═══ DATASET CONTENT ═══

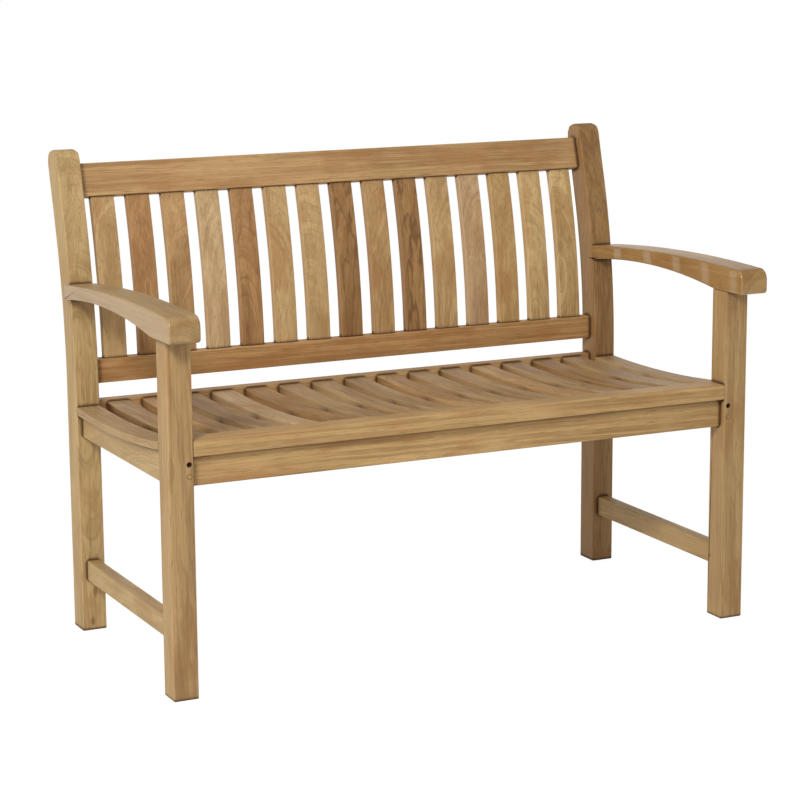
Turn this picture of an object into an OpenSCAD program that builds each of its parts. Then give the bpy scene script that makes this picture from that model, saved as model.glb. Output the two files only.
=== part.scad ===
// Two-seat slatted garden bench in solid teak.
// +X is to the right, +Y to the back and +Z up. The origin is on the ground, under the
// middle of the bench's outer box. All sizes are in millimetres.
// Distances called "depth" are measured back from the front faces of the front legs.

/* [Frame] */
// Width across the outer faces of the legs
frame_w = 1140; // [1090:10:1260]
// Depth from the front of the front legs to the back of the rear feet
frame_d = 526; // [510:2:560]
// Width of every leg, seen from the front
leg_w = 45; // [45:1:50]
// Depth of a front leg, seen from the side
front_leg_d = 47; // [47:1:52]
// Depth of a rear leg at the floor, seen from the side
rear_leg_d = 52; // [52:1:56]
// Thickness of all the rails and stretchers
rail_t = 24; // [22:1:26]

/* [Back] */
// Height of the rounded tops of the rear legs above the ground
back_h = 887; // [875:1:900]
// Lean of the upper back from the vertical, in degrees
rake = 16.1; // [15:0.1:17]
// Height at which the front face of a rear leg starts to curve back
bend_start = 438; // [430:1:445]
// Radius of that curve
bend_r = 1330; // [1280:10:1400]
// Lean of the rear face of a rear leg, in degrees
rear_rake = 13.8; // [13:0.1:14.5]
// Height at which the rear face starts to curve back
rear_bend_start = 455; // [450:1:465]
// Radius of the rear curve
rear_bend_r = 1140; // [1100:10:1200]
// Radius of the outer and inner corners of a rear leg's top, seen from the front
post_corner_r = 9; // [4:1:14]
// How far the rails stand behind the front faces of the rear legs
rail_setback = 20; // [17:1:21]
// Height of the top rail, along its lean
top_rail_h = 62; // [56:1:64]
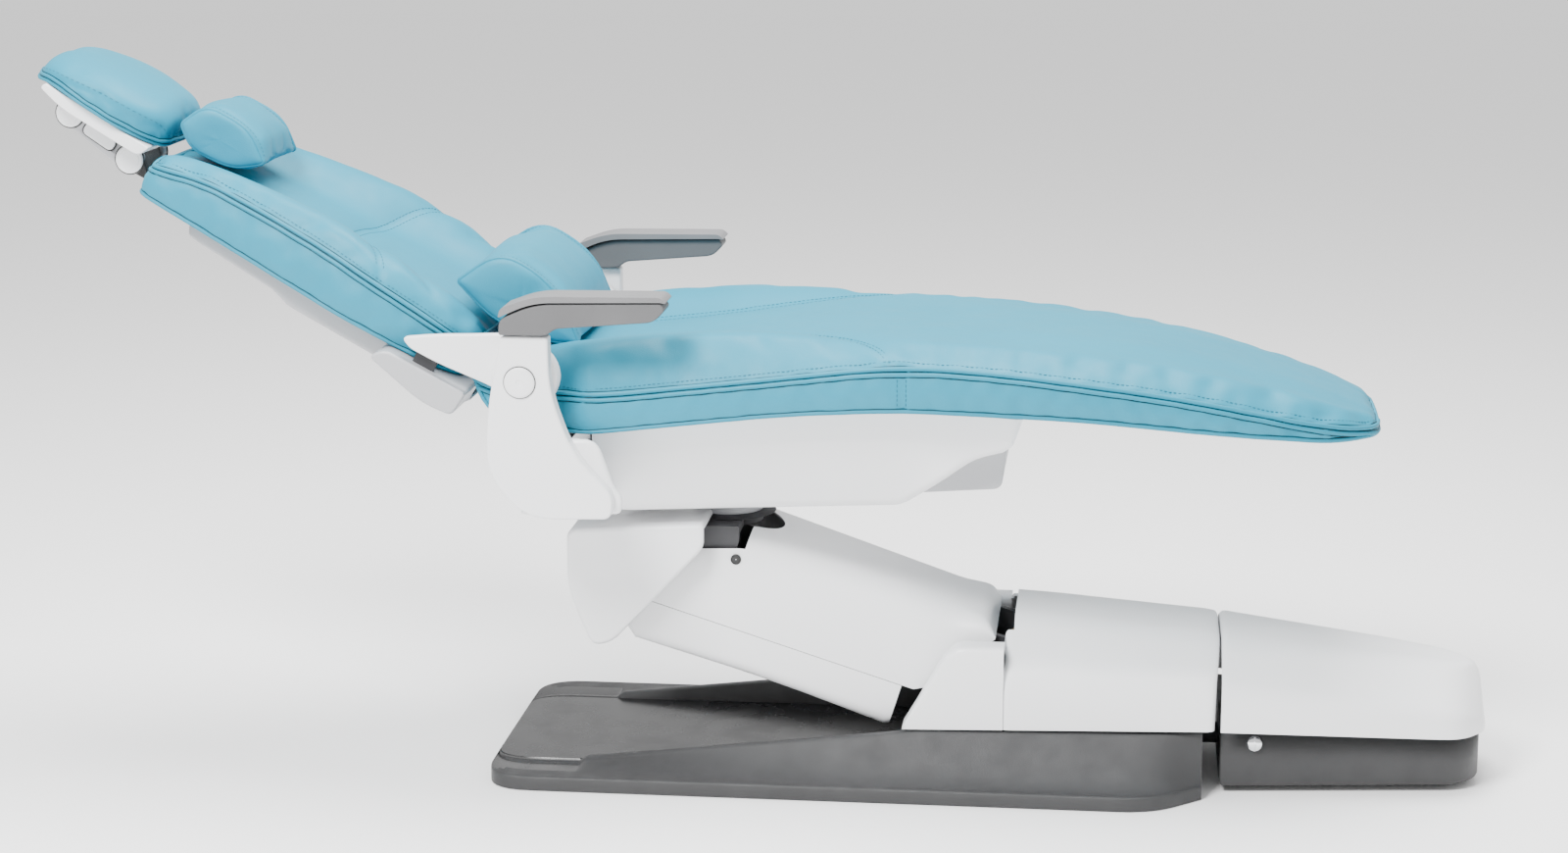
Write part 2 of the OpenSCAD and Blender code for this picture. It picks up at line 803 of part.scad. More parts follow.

═══

From the records above, extract every entry verbatim.

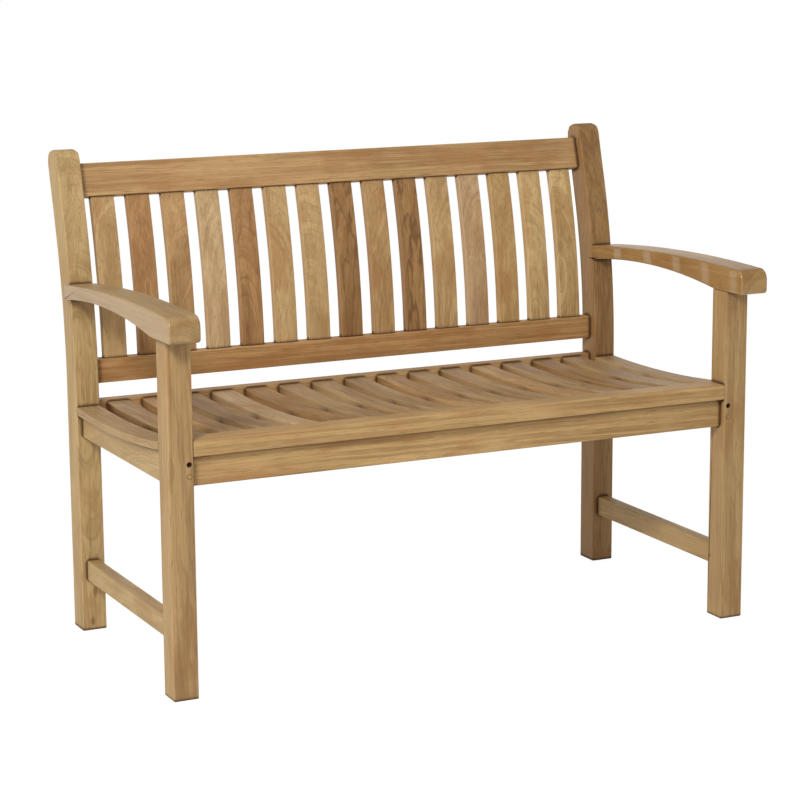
Turn this picture of an object into an OpenSCAD program that builds each of its parts. Then give the bpy scene script that makes this picture from that model, saved as model.glb. Output the two files only.
=== part.scad ===
// Two-seat slatted garden bench in solid teak.
// +X is to the right, +Y to the back and +Z up. The origin is on the ground, under the
// middle of the bench's outer box. All sizes are in millimetres.
// Distances called "depth" are measured back from the front faces of the front legs.

/* [Frame] */
// Width across the outer faces of the legs
frame_w = 1140; // [1090:10:1260]
// Depth from the front of the front legs to the back of the rear feet
frame_d = 526; // [510:2:560]
// Width of every leg, seen from the front
leg_w = 45; // [45:1:50]
// Depth of a front leg, seen from the side
front_leg_d = 47; // [47:1:52]
// Depth of a rear leg at the floor, seen from the side
rear_leg_d = 52; // [52:1:56]
// Thickness of all the rails and stretchers
rail_t = 24; // [22:1:26]

/* [Back] */
// Height of the rounded tops of the rear legs above the ground
back_h = 887; // [875:1:900]
// Lean of the upper back from the vertical, in degrees
rake = 16.1; // [15:0.1:17]
// Height at which the front face of a rear leg starts to curve back
bend_start = 438; // [430:1:445]
// Radius of that curve
bend_r = 1330; // [1280:10:1400]
// Lean of the rear face of a rear leg, in degrees
rear_rake = 13.8; // [13:0.1:14.5]
// Height at which the rear face starts to curve back
rear_bend_start = 455; // [450:1:465]
// Radius of the rear curve
rear_bend_r = 1140; // [1100:10:1200]
// Radius of the outer and inner corners of a rear leg's top, seen from the front
post_corner_r = 9; // [4:1:14]
// How far the rails stand behind the front faces of the rear legs
rail_setback = 20; // [17:1:21]
// Height of the top rail, along its lean
top_rail_h = 62; // [56:1:64]
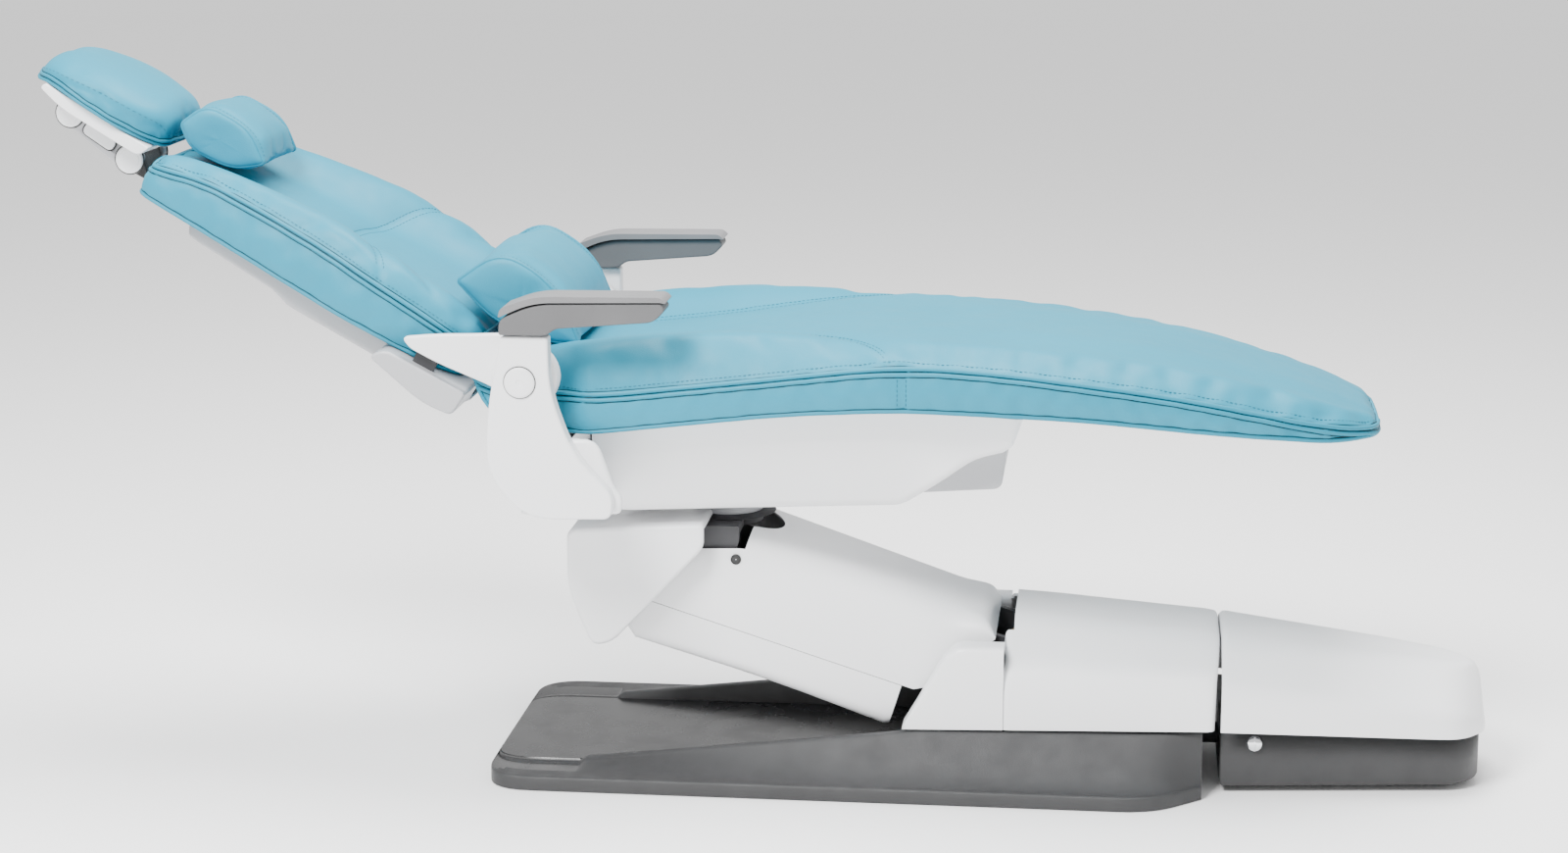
Write part 2 of the OpenSCAD and Blender code for this picture. It picks up at line 803 of part.scad. More parts follow.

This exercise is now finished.